Im Jazz gibt es bislang nur wenige Beispiele für diese Art von teilweise geradezu aphoristischen Stücken (das kürzeste weist eine Laufzeit von gerade einmal 56 Sekunden auf). Tangentielle Ähnlichkeiten findet man eher in der zeitgenössischen Klassik und den Piano-Werken von Komponisten wie John Cage und György Kurtág.

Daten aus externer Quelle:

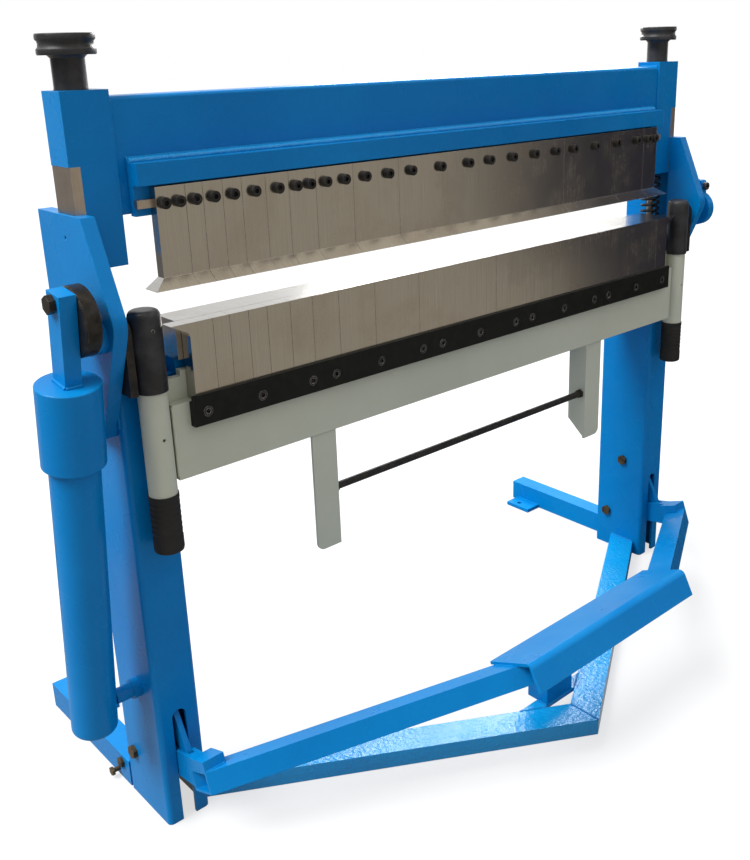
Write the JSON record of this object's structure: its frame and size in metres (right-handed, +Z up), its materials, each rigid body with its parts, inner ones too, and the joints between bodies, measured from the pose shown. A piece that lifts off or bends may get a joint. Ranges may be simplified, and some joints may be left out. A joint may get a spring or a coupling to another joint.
{
  "type": "box and pan folding brake",
  "caption": "Floor standing sheet metal folding brake: a row of clamping fingers pulled down by a foot pedal, and a hinged bending apron with two handles.",
  "frame": {"origin": "on the floor, midway between the two anchor holes of the rear feet", "axes": "+X to the right along the work, as the operator sees it; +Y away from the operator; +Z up"},
  "size_m": [1.6581, 0.8949, 1.32],
  "materials": {
    "blue_paint": "semi-gloss",
    "cream_paint": "satin",
    "ground_steel": "ground",
    "bright_steel": "bright",
    "black_steel": "black oxide",
    "black_plastic": "satin",
    "black_rubber": "matte"
  },
  "bodies": {
    "frame": {"left_column": "blue_paint", "right_column": "blue_paint", "left_side_plate": "blue_paint", "right_side_plate": "blue_paint", "spring_seats": "blue_paint", "bed_beam": "blue_paint", "bed_plate": "ground_steel", "floor_bars": "blue_paint", "pedal_stop": "blue_paint", "rear_feet": "blue_paint", "strut_anchor_pin": "blue_paint", "hinge_bushes": "blue_paint", "column_bolts": "black_steel", "foot_screws": "bright_steel", "springs": "black_steel"},
    "beam": {"clamp_beam": "blue_paint", "beam_lip": "blue_paint", "finger_bar": "blue_paint", "finger_key": "ground_steel", "left_end_block": "blue_paint", "right_end_block": "blue_paint", "slide_bars": "ground_steel", "finger_01": "ground_steel", "finger_02": "ground_steel", "finger_03": "ground_steel", "finger_04": "ground_steel", "finger_05": "ground_steel", "finger_06": "ground_steel", "finger_07": "ground_steel", "finger_08": "ground_steel", "finger_09": "ground_steel", "finger_10": "ground_steel", "finger_11": "ground_steel", "finger_12": "ground_steel", "finger_13": "ground_steel", "finger_screws": "black_steel", "pull_rods": "bright_steel", "pull_links": "blue_paint"},
    "apron": {"apron_beam": "cream_paint", "apron_blades": "ground_steel", "clamp_bars": "black_steel", "apron_screws": "black_steel", "end_plates": "cream_paint", "handle_tubes": "cream_paint", "top_grips": "black_plastic", "lower_grips": "black_rubber", "truss_posts": "cream_paint", "truss_rod": "black_steel", "hinge_arms": "black_steel", "crank_disc": "black_steel", "crank_pin": "black_steel", "angle_collar": "blue_paint"},
    "strut": {"strut_bar": "blue_paint", "strut_cap": "blue_paint"},
    "strut_foot": {"strut_tube": "blue_paint"},
    "pedal": {"pedal_pad": "blue_paint", "pedal_tubes": "blue_paint", "pedal_levers": "blue_paint"},
    "left_knob_body": {"left_knob": "black_plastic"},
    "right_knob_body": {"right_knob": "black_plastic"}
  },
  "joints": [
    {"name": "beam_lift", "type": "slide", "parent": "frame", "child": "beam", "axis": [0, 0, 1], "range_m": [-0.0475, 0], "stiffness_N_per_m": 8000, "springref_m": 0.17, "deforming": ["springs"]},
    {"name": "pedal_swing", "type": "hinge", "parent": "frame", "child": "pedal", "pos_m": [0, -0.3166, 0.098], "axis": [1, 0, 0], "range_deg": [0, 20.5]},
    {"name": "apron_fold", "type": "hinge", "parent": "frame", "child": "apron", "pos_m": [0, -0.4466, 0.903], "axis": [-1, 0, 0], "range_deg": [0, 135]},
    {"name": "strut_swing", "type": "hinge", "parent": "apron", "child": "strut", "pos_m": [-0.8131, -0.4666, 0.969], "axis": [-1, 0, 0], "range_deg": [-127, 0]},
    {"name": "strut_slide", "type": "slide", "parent": "strut", "child": "strut_foot", "axis": [0, -0.1398, 0.9902], "range_m": [0, 0.088]},
    {"name": "left_knob_turn", "type": "hinge", "parent": "beam", "child": "left_knob_body", "pos_m": [-0.714, -0.3626, 1.253], "axis": [0, 0, 1], "continuous": true},
    {"name": "right_knob_turn", "type": "hinge", "parent": "beam", "child": "right_knob_body", "pos_m": [0.714, -0.3626, 1.253], "axis": [0, 0, 1], "continuous": true}
  ],
  "couplings": [
    {"joint": "pedal_swing", "follows": "beam_lift", "rad_per_m": -7.532},
    {"joint": "strut_swing", "follows": "apron_fold", "ratio": -0.94},
    {"joint": "strut_slide", "follows": "apron_fold", "m_per_rad": 0.0372}
  ]
}
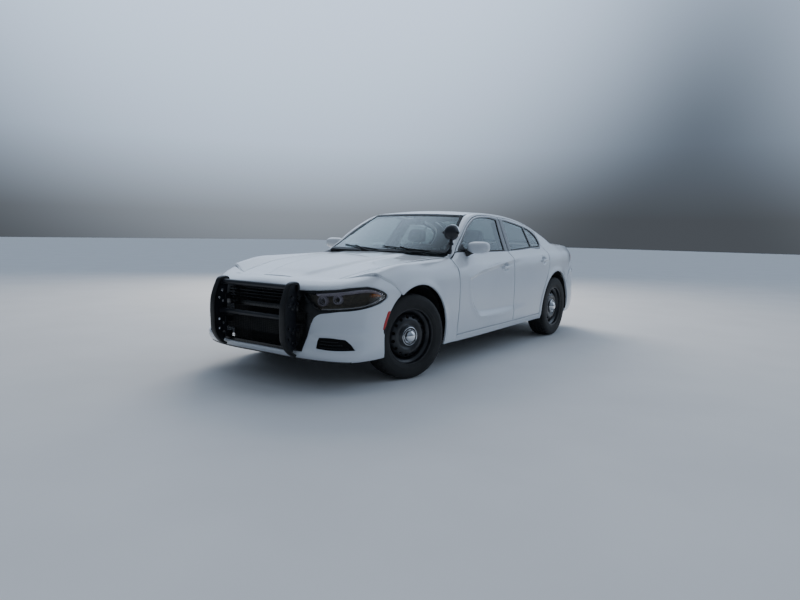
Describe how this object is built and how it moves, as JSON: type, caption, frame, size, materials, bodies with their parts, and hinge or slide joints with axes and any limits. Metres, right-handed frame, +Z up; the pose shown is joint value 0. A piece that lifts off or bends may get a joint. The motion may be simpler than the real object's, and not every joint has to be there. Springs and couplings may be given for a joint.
{
  "type": "police patrol car",
  "caption": "Full-size patrol sedan with push bumper, pillar spotlight and steel wheels; its doors, hood, trunk lid, steering and wheels move.",
  "frame": {"origin": "on the floor under the middle of the car's bounding box", "axes": "+Z up, the front faces -Y, +X is the car's left side"},
  "size_m": [2.072, 5.175, 1.4819],
  "materials": {
    "body_paint": "gloss white",
    "structure": "satin black",
    "push_bar": "textured black powder coat",
    "steel_wheel": "satin black",
    "tyre": "matt",
    "glass": "tinted",
    "black_plastic": "grained",
    "lamp_front": "smoked",
    "lamp_rear": "red",
    "seat_fabric": "woven",
    "trim_plastic": "soft touch",
    "cast_metal": "as cast",
    "alloy": "as cast",
    "steel_pipe": "stained"
  },
  "bodies": {
    "root": {"floor_pan": "structure", "firewall": "structure", "body_side_left": "body_paint", "body_side_right": "body_paint", "roof_panel": "body_paint", "front_fenders": "body_paint", "front_bumper": "body_paint", "grille": "black_plastic", "headlamps": "lamp_front", "rear_bumper": "body_paint", "tail_lamps": "lamp_rear", "windshield": "glass", "rear_window": "glass", "push_bumper": "push_bar", "spotlight": "black_plastic", "dashboard": "trim_plastic", "front_seats": "seat_fabric", "rear_seat": "seat_fabric", "parcel_shelf": "trim_plastic", "engine_block": "alloy", "front_frame": "structure", "rear_suspension": "cast_metal", "exhaust": "steel_pipe", "fuel_tank": "black_plastic", "wheel_liners": "black_plastic"},
    "hood": {"hood": "body_paint"},
    "trunk_lid": {"trunk_lid": "body_paint"},
    "steering_wheel": {"steering_wheel": "trim_plastic"},
    "front_door_left": {"front_door_left": "body_paint", "front_door_glass_left": "glass", "mirror_left": "body_paint"},
    "rear_door_left": {"rear_door_left": "body_paint", "rear_door_glass_left": "glass"},
    "knuckle_left": {"knuckle_left": "cast_metal"},
    "front_door_right": {"front_door_right": "body_paint", "front_door_glass_right": "glass", "mirror_right": "body_paint"},
    "rear_door_right": {"rear_door_right": "body_paint", "rear_door_glass_right": "glass"},
    "knuckle_right": {"knuckle_right": "cast_metal"},
    "wheel_front_left": {"wheel_front_left": "steel_wheel", "tyre_front_left": "tyre"},
    "wheel_front_right": {"wheel_front_right": "steel_wheel", "tyre_front_right": "tyre"},
    "wheel_rear_left": {"wheel_rear_left": "steel_wheel", "tyre_rear_left": "tyre"},
    "wheel_rear_right": {"wheel_rear_right": "steel_wheel", "tyre_rear_right": "tyre"}
  },
  "joints": [
    {"name": "front_door_left_hinge", "type": "hinge", "parent": "root", "child": "front_door_left", "pos_m": [0.937, -0.8315, 0.65], "axis": [0, 0, -1], "range_deg": [0, 65]},
    {"name": "rear_door_left_hinge", "type": "hinge", "parent": "root", "child": "rear_door_left", "pos_m": [0.933, 0.3665, 0.65], "axis": [0, 0, -1], "range_deg": [0, 65]},
    {"name": "front_door_right_hinge", "type": "hinge", "parent": "root", "child": "front_door_right", "pos_m": [-0.937, -0.8315, 0.65], "axis": [0, 0, 1], "range_deg": [0, 65]},
    {"name": "rear_door_right_hinge", "type": "hinge", "parent": "root", "child": "rear_door_right", "pos_m": [-0.933, 0.3665, 0.65], "axis": [0, 0, 1], "range_deg": [0, 65]},
    {"name": "hood_hinge", "type": "hinge", "parent": "root", "child": "hood", "pos_m": [0, -0.8735, 1.012], "axis": [-1, 0, 0], "range_deg": [0, 50]},
    {"name": "trunk_hinge", "type": "hinge", "parent": "root", "child": "trunk_lid", "pos_m": [0, 1.8265, 1.12], "axis": [1, 0, 0], "range_deg": [0, 75]},
    {"name": "steering_left", "type": "hinge", "parent": "root", "child": "knuckle_left", "pos_m": [0.715, -1.5255, 0.36], "axis": [0, 0, 1], "range_deg": [-18, 50]},
    {"name": "steering_right", "type": "hinge", "parent": "root", "child": "knuckle_right", "pos_m": [-0.715, -1.5255, 0.36], "axis": [0, 0, 1], "range_deg": [-18, 50]},
    {"name": "steering_column", "type": "hinge", "parent": "root", "child": "steering_wheel", "pos_m": [0.39, -0.4055, 0.88], "axis": [0, 0.9135, 0.4067], "range_deg": [-243, 675]},
    {"name": "wheel_front_left_spin", "type": "hinge", "parent": "knuckle_left", "child": "wheel_front_left", "pos_m": [0.80151, -1.55031, 0.36], "axis": [0.9613, -0.2756, 0], "continuous": true},
    {"name": "wheel_front_right_spin", "type": "hinge", "parent": "knuckle_right", "child": "wheel_front_right", "pos_m": [-0.80151, -1.50069, 0.36], "axis": [0.9613, -0.2756, 0], "continuous": true},
    {"name": "wheel_rear_left_spin", "type": "hinge", "parent": "root", "child": "wheel_rear_left", "pos_m": [0.81, 1.5265, 0.36], "axis": [1, 0, 0], "continuous": true},
    {"name": "wheel_rear_right_spin", "type": "hinge", "parent": "root", "child": "wheel_rear_right", "pos_m": [-0.81, 1.5265, 0.36], "axis": [1, 0, 0], "continuous": true}
  ],
  "couplings": [
    {"joint": "steering_right", "follows": "steering_left", "ratio": 1},
    {"joint": "steering_column", "follows": "steering_left", "ratio": 13.5}
  ]
}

Jon Balke wurde 1955 im norwegischen Hamar geboren und begann seine professionelle Musikerlaufbahn mit 18 Jahren als Begleiter der Sängerin Karin Krog. Als Mitglied der Band des Bassisten Arild Andersen machte er schon 1974 seine erste Aufnahme für ECM. Danach arbeitete er mit internationalen Jazzkünstlern wie John Surman, Archie Shepp und Zbigniew Namyslowski zusammen. Schon früh überschritt er die Grenzen des Jazz und experimentierte mit Musikern aus Indien und diversen afrikanischen Ländern.
Ab 1982 komponierte Jon Balke immer komplexere Werke, die er unter anderem mit seinen Bands Oslo 13 und Magnetic North Orchestra aufführte. Mit Oslo 13 nahm er für ECM 1990 das Album “Nonsentration” (ECM 1445) auf, mit dem Magnetic North Orchestra 1993 “Further” (ECM 1517), 2001 “Kyanos” (ECM 1822) und 2003 “Diverted Travels” (ECM 1886). Darüber hinaus war Balke – mit Arild Andersen, Nils Petter Molvær, Tore Brunborg und Jon Christensen – Gründungsmitglied der Band Masqualero, die 1985 mit dem Album “Bande À Part” bei ECM debütierte. Sein letztes ECM-Album unter eigenem Namen, “Statements” (ECM 1932), legte der Pianist 2004 mit dem perkussionslastigen Ensemble Batagraf vor.